Rouje – Jeanne Damas
11 bis Rue Bachaumont, 75002 Paris, France
We simply can’t complete this list without the inclusion of Jeanne Damas – the ultimate French girl blogger turned founder of Rouje. Her collections mostly feature flower dresses, cropped denims and light blouses highlighted on Damas’ hugely popular Instagram profile. Although her pieces are sold mainly via e-commerce, Rouje has finally opened a physical store in the 2nd arrondissement. The boutique is also a cantine, just in case you get hungry while browsing and shopping! Leave it to Damas for redefining Parisian chic and femininity to a global audience.

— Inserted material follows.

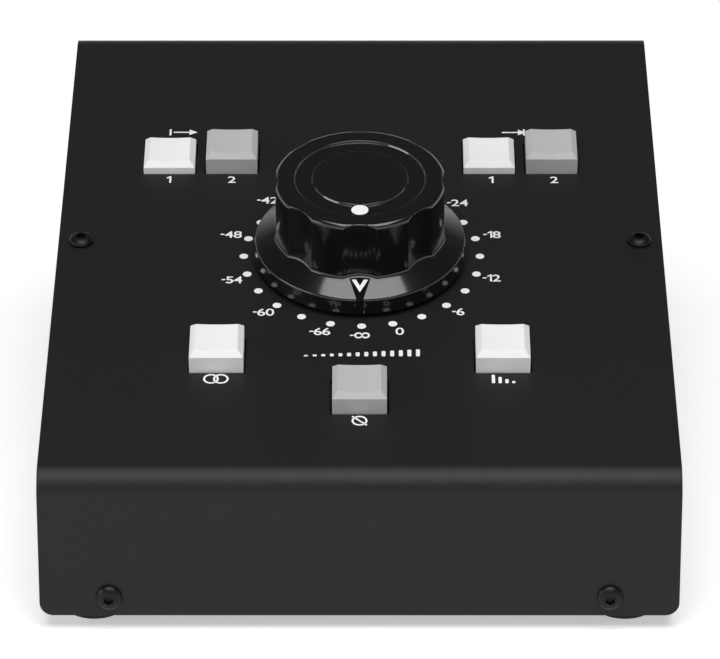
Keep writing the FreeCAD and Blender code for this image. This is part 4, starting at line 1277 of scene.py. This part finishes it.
@dataclass
class JackPanel:
    """The two rows of jacks through the rear wall, with their nuts."""

    case: Case
    width: float = 15.8
    height: float = 13.8
    depth: float = 24.0
    sheet: float = 1.5
    bushing: float = 4.7
    bore: float = 3.25
    bore_depth: float = 21.5
    bore_wall: float = 0.8
    bore_end: float = 1.0
    seat: float = 0.4
    edge_round: float = 0.4
    reach: float = 3.6
    thread_pitch: float = 0.5
    thread_depth: float = 0.22
    nut_flats: float = 12.0
    nut_height: float = 2.6
    nut_chamfer: float = 0.5

    def _bushing(self) -> Shape:
        """The threaded bushing with the bore for the plug.

        Returns:
            The mesh, in millimetres.
        """
        corners: list[Corner] = [(self.bore, self.reach, 0.25), (self.bushing, self.reach, 0.3)]
        turns = int((self.reach - 0.3) / self.thread_pitch)
        for k in range(turns):
            level = self.reach - 0.5 - k * self.thread_pitch
            corners.append((self.bushing - self.thread_depth, level, 0.0))
            corners.append((self.bushing, level - self.thread_pitch / 2, 0.0))
        sleeve, seat, end = self.bore + self.bore_wall, -self.sheet - self.seat, -self.sheet - self.bore_depth
        corners += [(self.bushing, seat, 0.0), (sleeve, seat, 0.0), (sleeve, end - self.bore_end, 0.0),
                    (0.0, end - self.bore_end, 0.0), (0.0, end, 0.0), (self.bore, end, 0.0)]
        return lathe(corners, 64)

    def _housing(self) -> Shape:
        """The jack's body behind the wall, bored through for the bushing.

        Returns:
            The mesh, in millimetres.
        """
        block = brick(self.width, self.height, -self.sheet - self.depth, -self.sheet, self.edge_round)
        end = -self.sheet - self.bore_depth - self.bore_end
        return combined(block, post(self.bore + self.bore_wall, end, 1.0, 48), Cut.TAKE)

    def _nut(self) -> Shape:
        """A chamfered hexagon nut.

        Returns:
            The mesh, in millimetres.
        """
        corner = self.nut_flats / math.sqrt(3)
        crown = lathe([(self.bushing + 0.03, 0.0, 0.0), (corner + 0.1, 0.0, 0.0),
                       (corner + 0.1, self.nut_height - self.nut_chamfer, 0.0),
                       (corner - 0.95, self.nut_height, 0.0), (self.bushing + 0.35, self.nut_height, 0.0),
                       (self.bushing + 0.03, self.nut_height - 0.32, 0.0)], 96)
        return combined(crown, post(corner, -1.0, self.nut_height + 1.0, 6), Cut.KEEP)

    def build(self) -> None:
        """Both rows of jacks and all eight nuts."""
        for name, level in zip(("input_jacks", "output_jacks"), self.case.jack_levels):
            jack = gathered([self._housing(), self._bushing()])
            row = copied(jack, self.case.jack_places(level))
            publish(moved(row, METRES), f"threaded_{name}", "jack_plastic", [name], crease=30.0)
        places = [place for level in self.case.jack_levels for place in self.case.jack_places(level)]
        publish(moved(copied(cleaned(self._nut()), places), METRES), "chamfered_nuts",
                "nickel_plate", ["jack_nuts"], edge=0.08)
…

Silencio Club – designed by David Lynch
142 Rue Montmartre, 75002 Paris, France
Club Silencio is where all forms of art melt intermittently. From movies, design, architecture to fashion. It’s a space where all forms of art cross paths. David Lynch, who created Silencio’s interior space, wanted the underground – a private members club – to be a place full of possibilities. He didn’t desire to push artists who come through the door, to any limits. He intended for them to enter and be creative, be inspired. There are often events in this multi-room venue, each is beautifully designed. For night owls and music lovers, Silencio makes a pretty awesome night out. This place gets poppin’!
Hôtel des Grands Boulevards – secret garden
17 Boulevard Poissonnière, 75002 Paris, France
Although Hôtel des Grands Boulevards only has five dapper rooms, it’s worth checking out to see if there’s any availability. The building dates back to the French Revolution in 1789, with an exquisite secret garden that connects the main street and the hotel’s quaint lobby. Each room is designed with various accents but full of French old-school glamour with dark wood furniture and hints of bronze. The restaurant and bar often greets chatty locals, preparing for a night out.